* Written request *
All of the entries need to be written out again, exactly as they are.

## BEGIN Task data

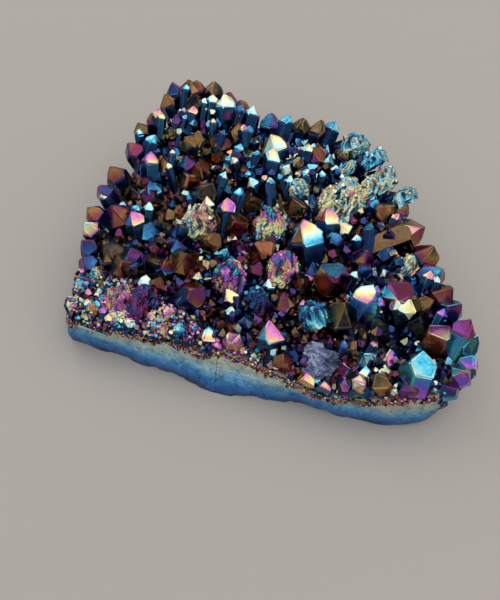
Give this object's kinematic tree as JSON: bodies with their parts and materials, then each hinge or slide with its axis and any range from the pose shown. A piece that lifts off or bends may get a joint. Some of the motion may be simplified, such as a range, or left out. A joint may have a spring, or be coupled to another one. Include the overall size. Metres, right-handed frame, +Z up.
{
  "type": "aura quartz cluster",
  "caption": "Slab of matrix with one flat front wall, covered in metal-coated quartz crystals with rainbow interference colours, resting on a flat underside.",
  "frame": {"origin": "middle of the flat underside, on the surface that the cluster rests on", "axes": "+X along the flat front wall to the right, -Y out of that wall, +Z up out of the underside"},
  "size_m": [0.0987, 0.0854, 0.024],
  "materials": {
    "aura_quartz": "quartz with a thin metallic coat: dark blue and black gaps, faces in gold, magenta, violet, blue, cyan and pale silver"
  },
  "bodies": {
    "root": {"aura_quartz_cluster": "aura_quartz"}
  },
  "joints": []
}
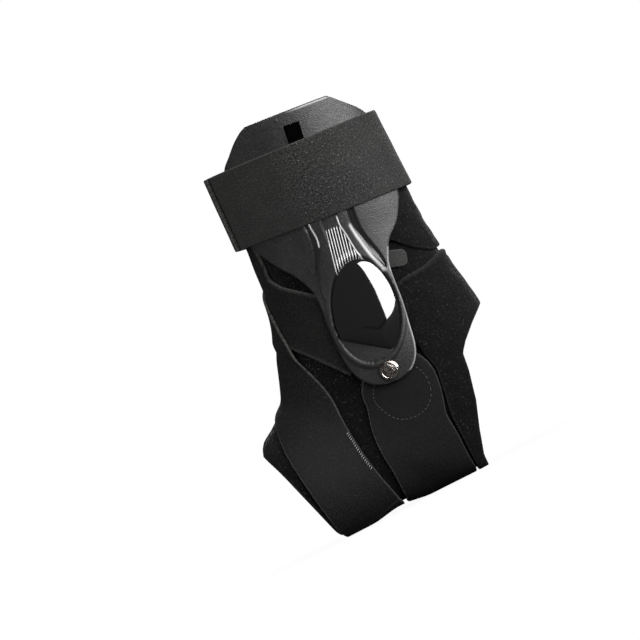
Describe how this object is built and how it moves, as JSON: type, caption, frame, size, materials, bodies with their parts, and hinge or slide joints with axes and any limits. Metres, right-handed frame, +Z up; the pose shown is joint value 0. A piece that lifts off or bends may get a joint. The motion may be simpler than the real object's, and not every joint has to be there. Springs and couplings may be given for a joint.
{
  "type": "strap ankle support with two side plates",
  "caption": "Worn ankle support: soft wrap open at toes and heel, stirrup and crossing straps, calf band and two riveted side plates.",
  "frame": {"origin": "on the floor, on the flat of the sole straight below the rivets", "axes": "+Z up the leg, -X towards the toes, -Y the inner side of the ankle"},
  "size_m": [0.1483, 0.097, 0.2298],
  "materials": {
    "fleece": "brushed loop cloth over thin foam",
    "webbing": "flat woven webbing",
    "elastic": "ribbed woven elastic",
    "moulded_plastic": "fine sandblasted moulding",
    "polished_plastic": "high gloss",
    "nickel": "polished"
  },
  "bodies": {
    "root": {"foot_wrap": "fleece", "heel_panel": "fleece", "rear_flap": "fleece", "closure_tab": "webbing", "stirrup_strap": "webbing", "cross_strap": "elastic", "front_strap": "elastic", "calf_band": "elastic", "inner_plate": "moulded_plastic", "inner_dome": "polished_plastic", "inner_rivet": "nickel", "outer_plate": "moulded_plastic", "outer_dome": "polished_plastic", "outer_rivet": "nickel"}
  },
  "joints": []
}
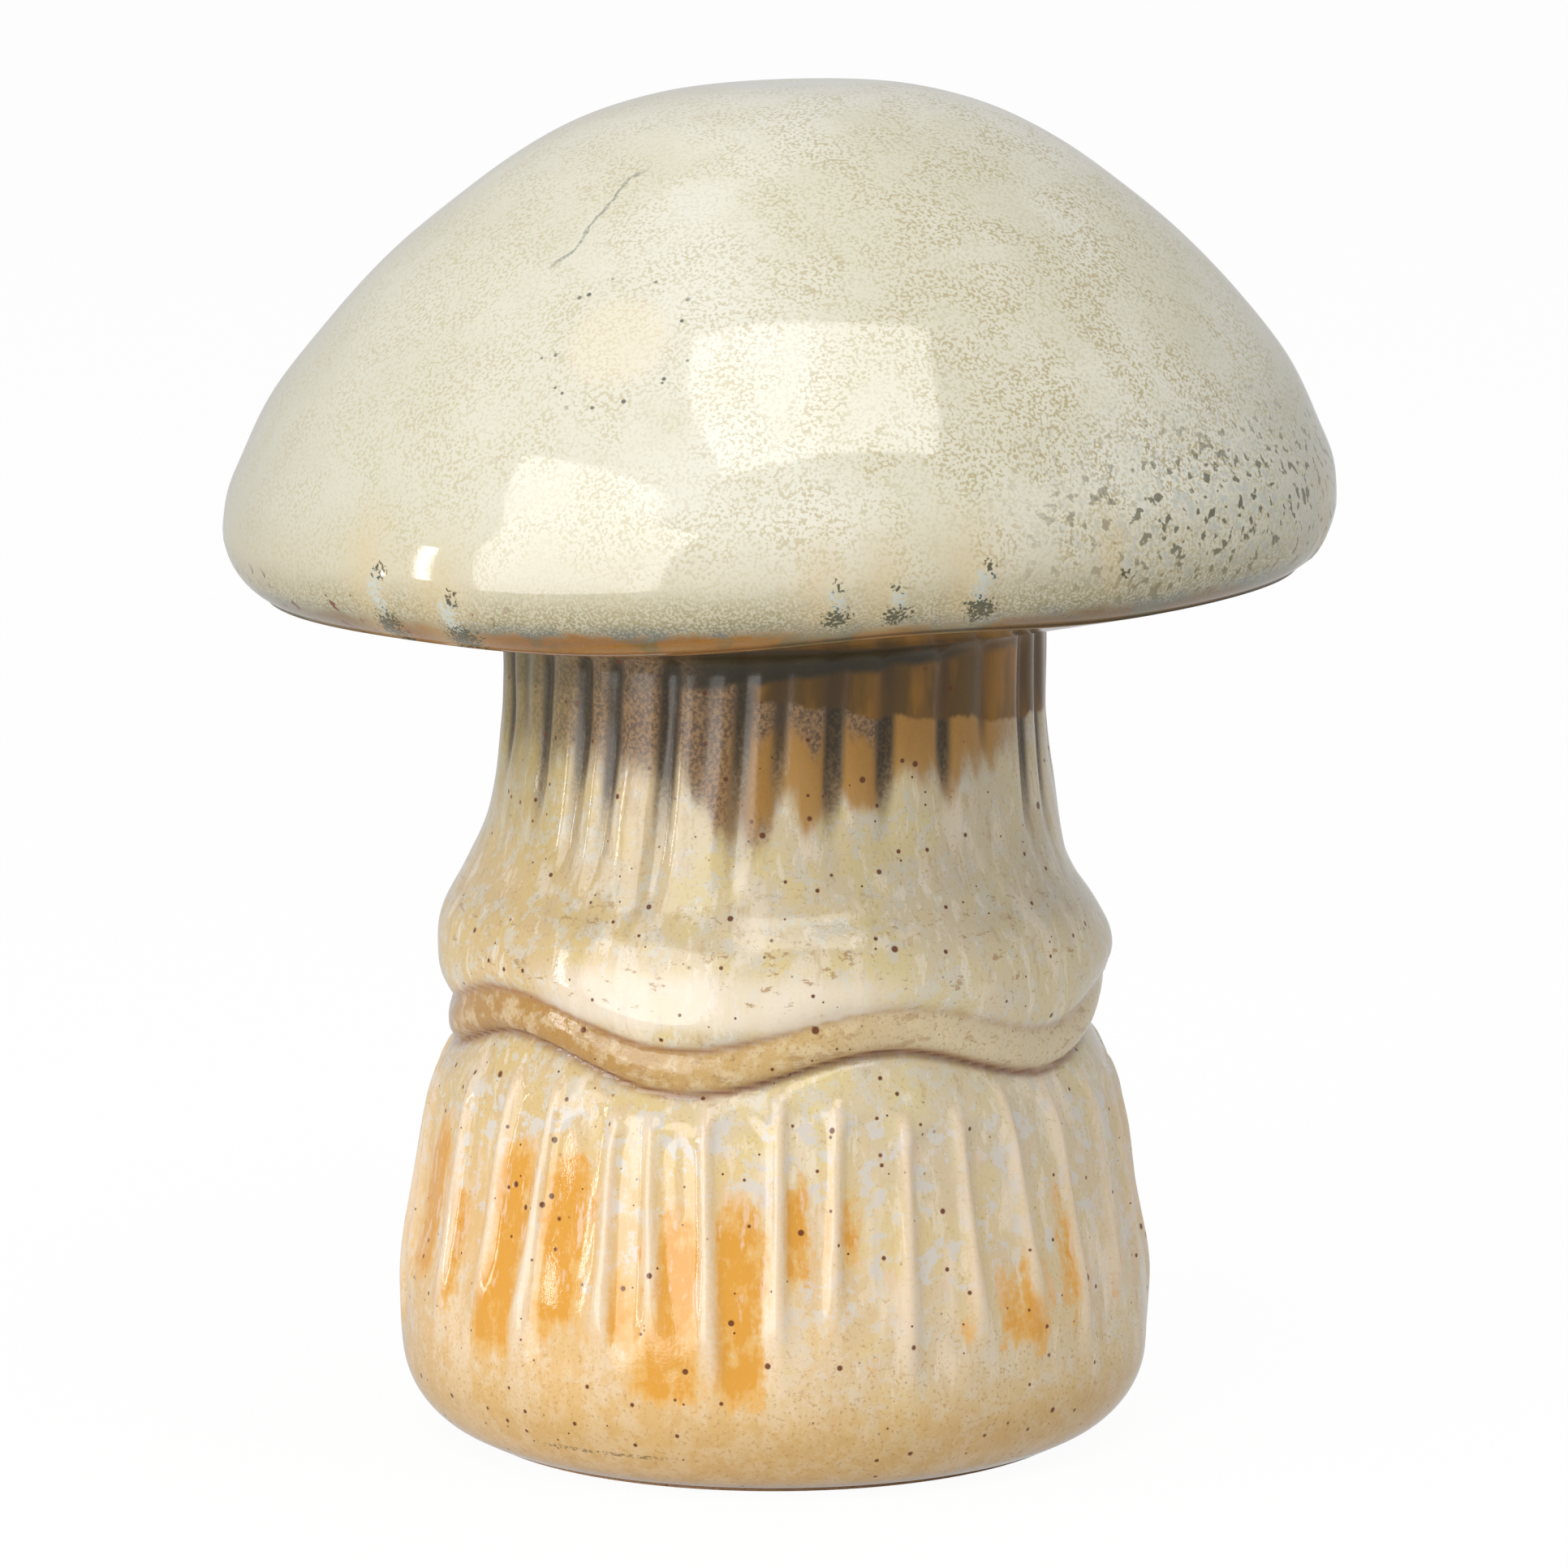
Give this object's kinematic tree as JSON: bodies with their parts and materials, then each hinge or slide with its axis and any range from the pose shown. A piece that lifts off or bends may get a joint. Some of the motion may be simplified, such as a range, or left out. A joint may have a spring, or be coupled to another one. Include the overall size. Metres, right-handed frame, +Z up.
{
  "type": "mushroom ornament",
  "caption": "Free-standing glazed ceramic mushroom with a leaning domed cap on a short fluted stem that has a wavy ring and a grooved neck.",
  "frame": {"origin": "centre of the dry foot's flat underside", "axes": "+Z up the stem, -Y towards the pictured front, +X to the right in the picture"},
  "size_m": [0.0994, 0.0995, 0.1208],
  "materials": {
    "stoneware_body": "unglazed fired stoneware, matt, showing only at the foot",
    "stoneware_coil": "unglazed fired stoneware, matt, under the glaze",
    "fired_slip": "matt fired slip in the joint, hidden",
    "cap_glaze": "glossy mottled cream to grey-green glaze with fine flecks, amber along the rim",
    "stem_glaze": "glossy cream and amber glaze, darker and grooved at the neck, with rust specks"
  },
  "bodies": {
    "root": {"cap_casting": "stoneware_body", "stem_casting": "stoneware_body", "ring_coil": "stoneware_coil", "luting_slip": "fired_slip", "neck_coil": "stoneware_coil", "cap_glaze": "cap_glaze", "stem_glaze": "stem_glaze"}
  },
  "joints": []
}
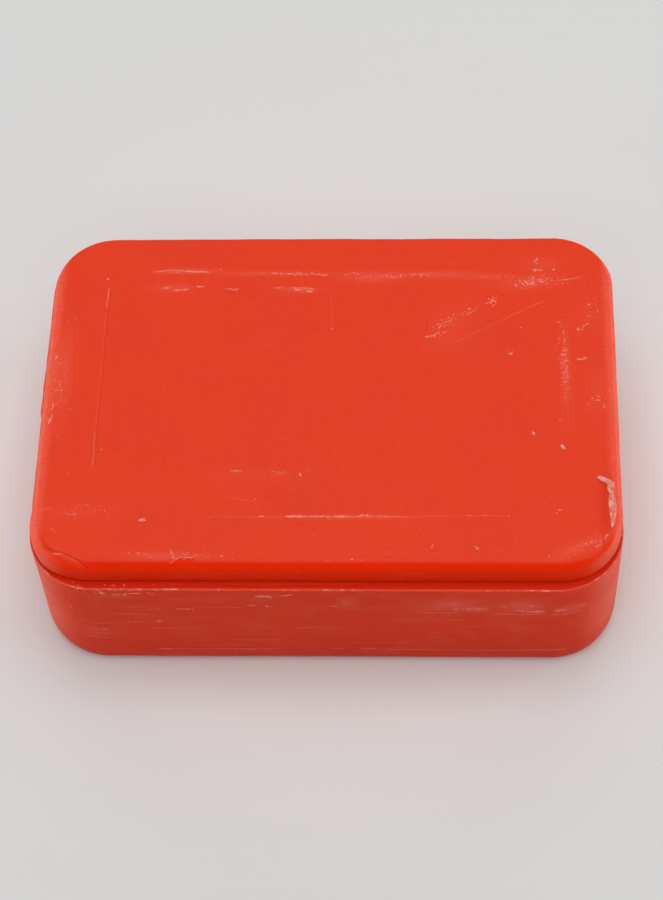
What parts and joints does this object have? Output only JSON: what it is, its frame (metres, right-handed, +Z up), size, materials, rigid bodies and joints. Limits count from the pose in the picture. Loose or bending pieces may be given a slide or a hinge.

## END Task data

* Answer in full *
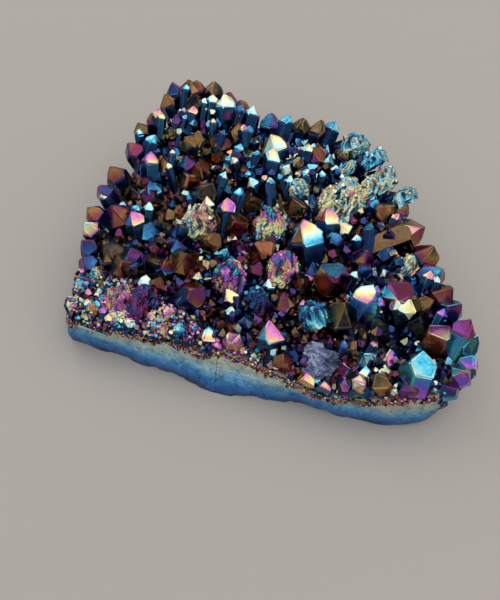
Give this object's kinematic tree as JSON: bodies with their parts and materials, then each hinge or slide with its axis and any range from the pose shown. A piece that lifts off or bends may get a joint. Some of the motion may be simplified, such as a range, or left out. A joint may have a spring, or be coupled to another one. Include the overall size. Metres, right-handed frame, +Z up.
{
  "type": "aura quartz cluster",
  "caption": "Slab of matrix with one flat front wall, covered in metal-coated quartz crystals with rainbow interference colours, resting on a flat underside.",
  "frame": {"origin": "middle of the flat underside, on the surface that the cluster rests on", "axes": "+X along the flat front wall to the right, -Y out of that wall, +Z up out of the underside"},
  "size_m": [0.0987, 0.0854, 0.024],
  "materials": {
    "aura_quartz": "quartz with a thin metallic coat: dark blue and black gaps, faces in gold, magenta, violet, blue, cyan and pale silver"
  },
  "bodies": {
    "root": {"aura_quartz_cluster": "aura_quartz"}
  },
  "joints": []
}
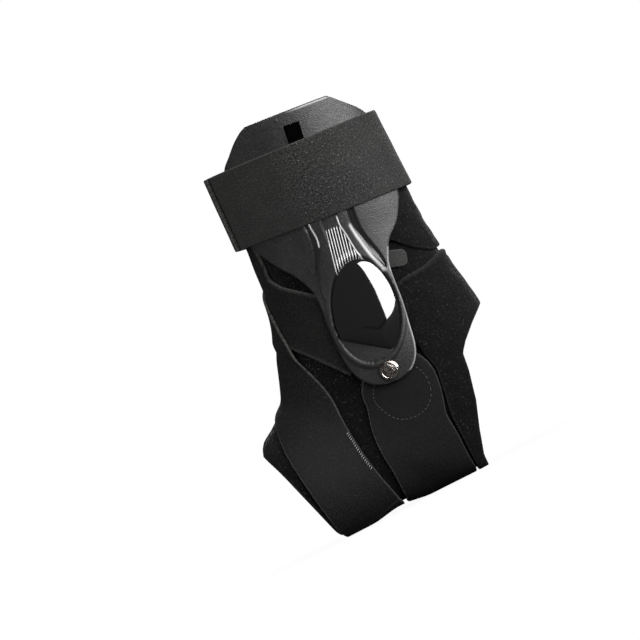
Describe how this object is built and how it moves, as JSON: type, caption, frame, size, materials, bodies with their parts, and hinge or slide joints with axes and any limits. Metres, right-handed frame, +Z up; the pose shown is joint value 0. A piece that lifts off or bends may get a joint. The motion may be simpler than the real object's, and not every joint has to be there. Springs and couplings may be given for a joint.
{
  "type": "strap ankle support with two side plates",
  "caption": "Worn ankle support: soft wrap open at toes and heel, stirrup and crossing straps, calf band and two riveted side plates.",
  "frame": {"origin": "on the floor, on the flat of the sole straight below the rivets", "axes": "+Z up the leg, -X towards the toes, -Y the inner side of the ankle"},
  "size_m": [0.1483, 0.097, 0.2298],
  "materials": {
    "fleece": "brushed loop cloth over thin foam",
    "webbing": "flat woven webbing",
    "elastic": "ribbed woven elastic",
    "moulded_plastic": "fine sandblasted moulding",
    "polished_plastic": "high gloss",
    "nickel": "polished"
  },
  "bodies": {
    "root": {"foot_wrap": "fleece", "heel_panel": "fleece", "rear_flap": "fleece", "closure_tab": "webbing", "stirrup_strap": "webbing", "cross_strap": "elastic", "front_strap": "elastic", "calf_band": "elastic", "inner_plate": "moulded_plastic", "inner_dome": "polished_plastic", "inner_rivet": "nickel", "outer_plate": "moulded_plastic", "outer_dome": "polished_plastic", "outer_rivet": "nickel"}
  },
  "joints": []
}
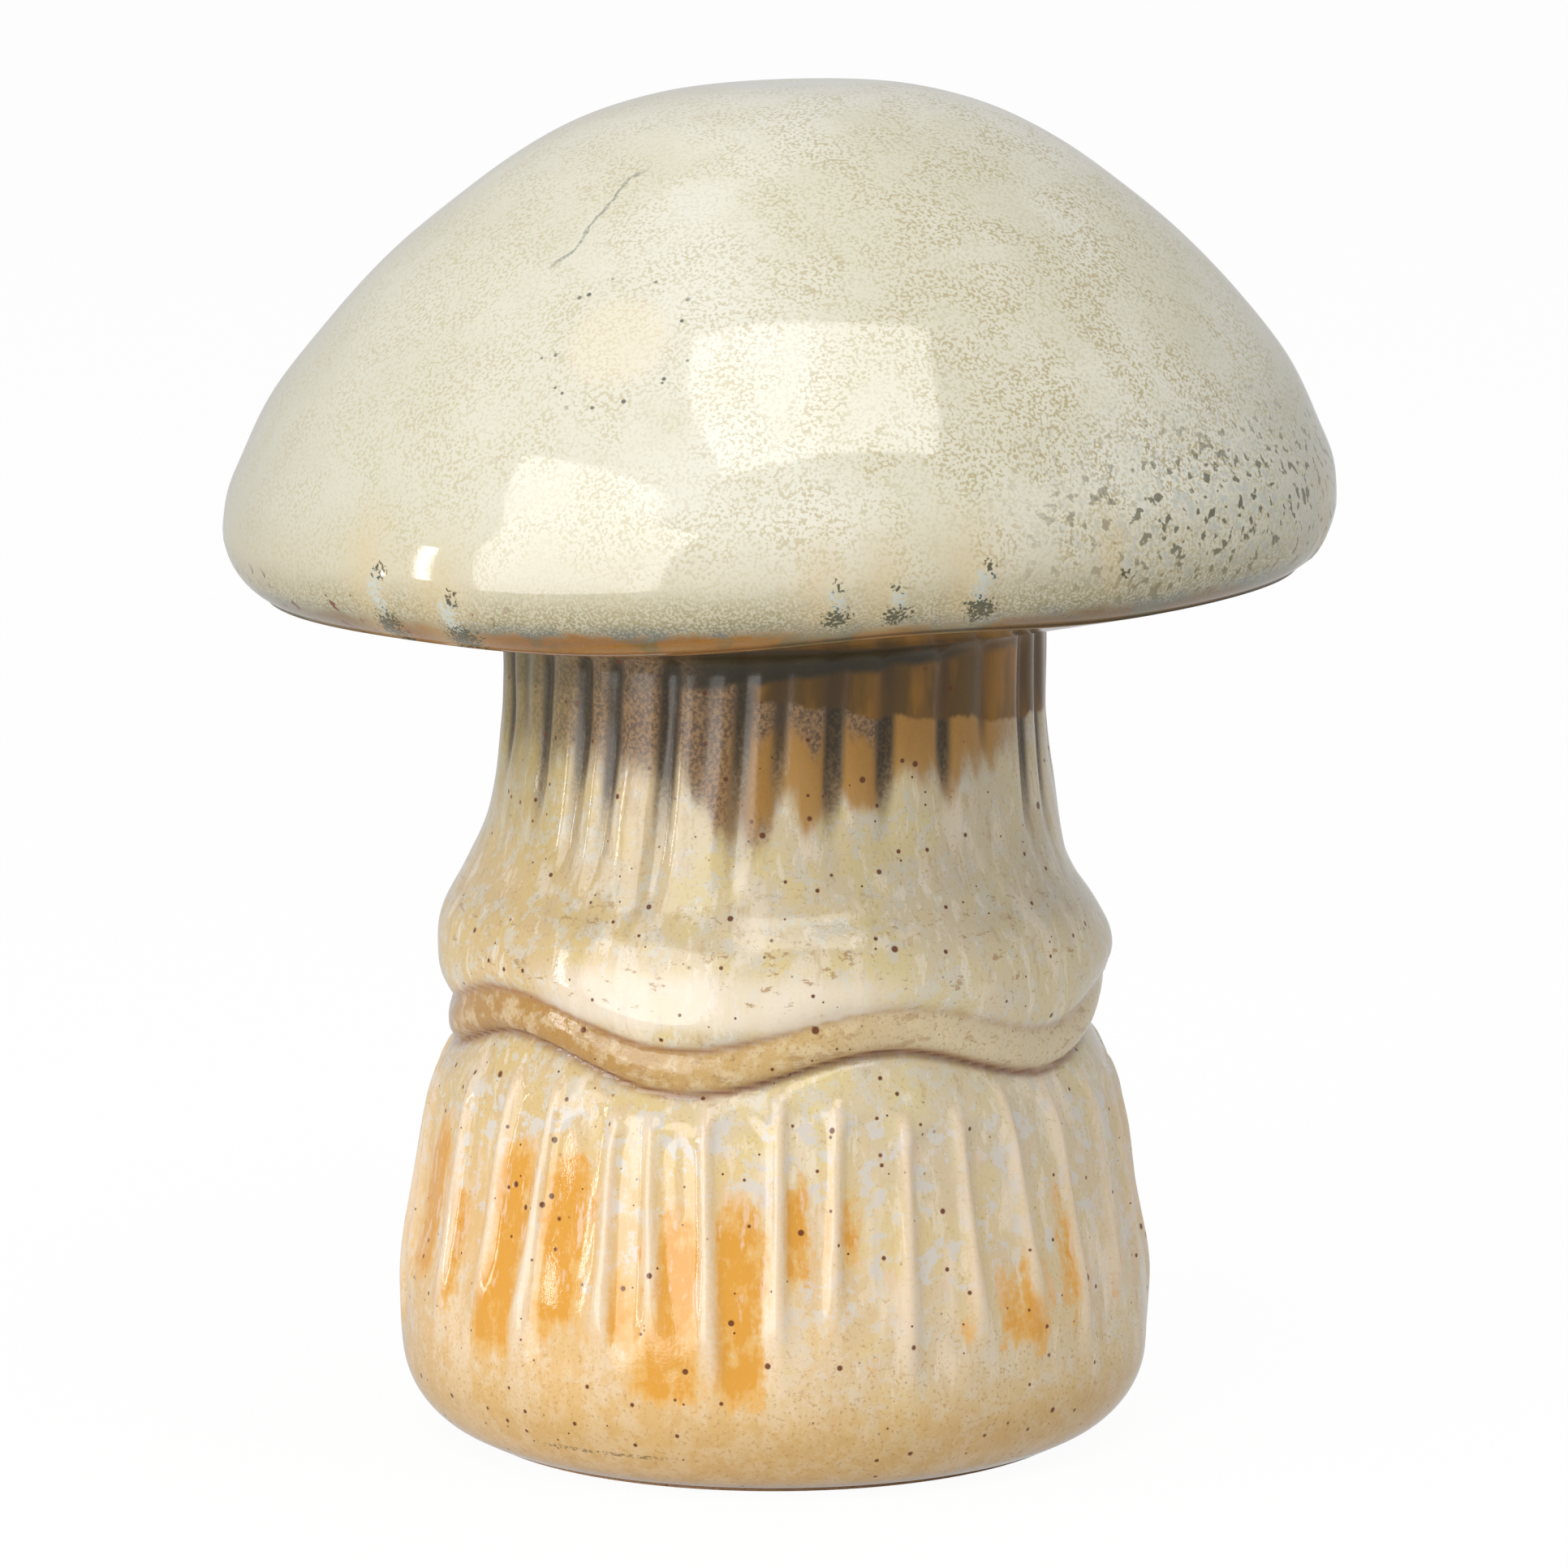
Give this object's kinematic tree as JSON: bodies with their parts and materials, then each hinge or slide with its axis and any range from the pose shown. A piece that lifts off or bends may get a joint. Some of the motion may be simplified, such as a range, or left out. A joint may have a spring, or be coupled to another one. Include the overall size. Metres, right-handed frame, +Z up.
{
  "type": "mushroom ornament",
  "caption": "Free-standing glazed ceramic mushroom with a leaning domed cap on a short fluted stem that has a wavy ring and a grooved neck.",
  "frame": {"origin": "centre of the dry foot's flat underside", "axes": "+Z up the stem, -Y towards the pictured front, +X to the right in the picture"},
  "size_m": [0.0994, 0.0995, 0.1208],
  "materials": {
    "stoneware_body": "unglazed fired stoneware, matt, showing only at the foot",
    "stoneware_coil": "unglazed fired stoneware, matt, under the glaze",
    "fired_slip": "matt fired slip in the joint, hidden",
    "cap_glaze": "glossy mottled cream to grey-green glaze with fine flecks, amber along the rim",
    "stem_glaze": "glossy cream and amber glaze, darker and grooved at the neck, with rust specks"
  },
  "bodies": {
    "root": {"cap_casting": "stoneware_body", "stem_casting": "stoneware_body", "ring_coil": "stoneware_coil", "luting_slip": "fired_slip", "neck_coil": "stoneware_coil", "cap_glaze": "cap_glaze", "stem_glaze": "stem_glaze"}
  },
  "joints": []
}
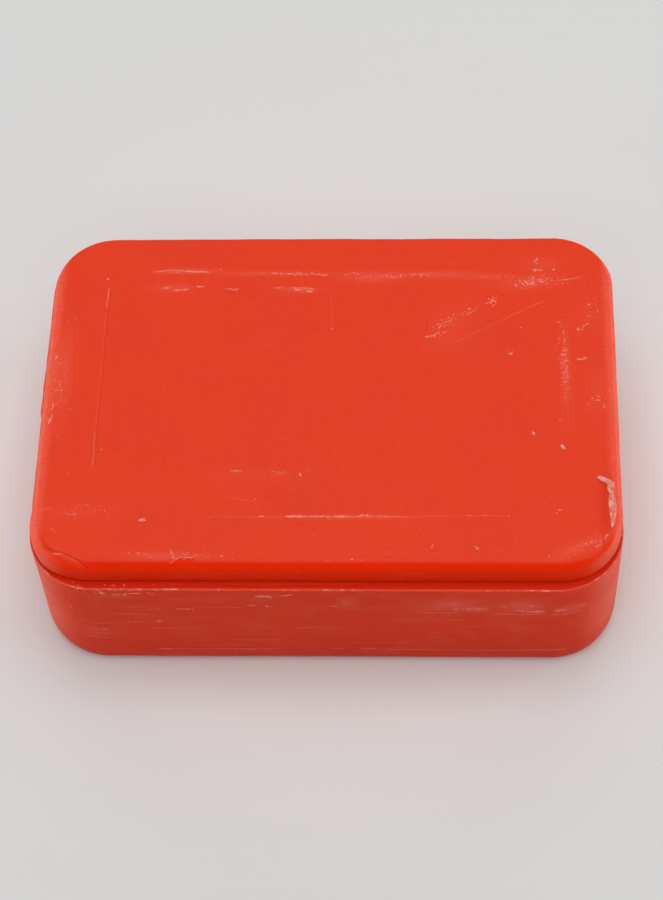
What parts and joints does this object have? Output only JSON: what it is, its frame (metres, right-handed, +Z up), size, materials, rigid bodies and joints. Limits count from the pose in the picture. Loose or bending pieces may be given a slide or a hinge.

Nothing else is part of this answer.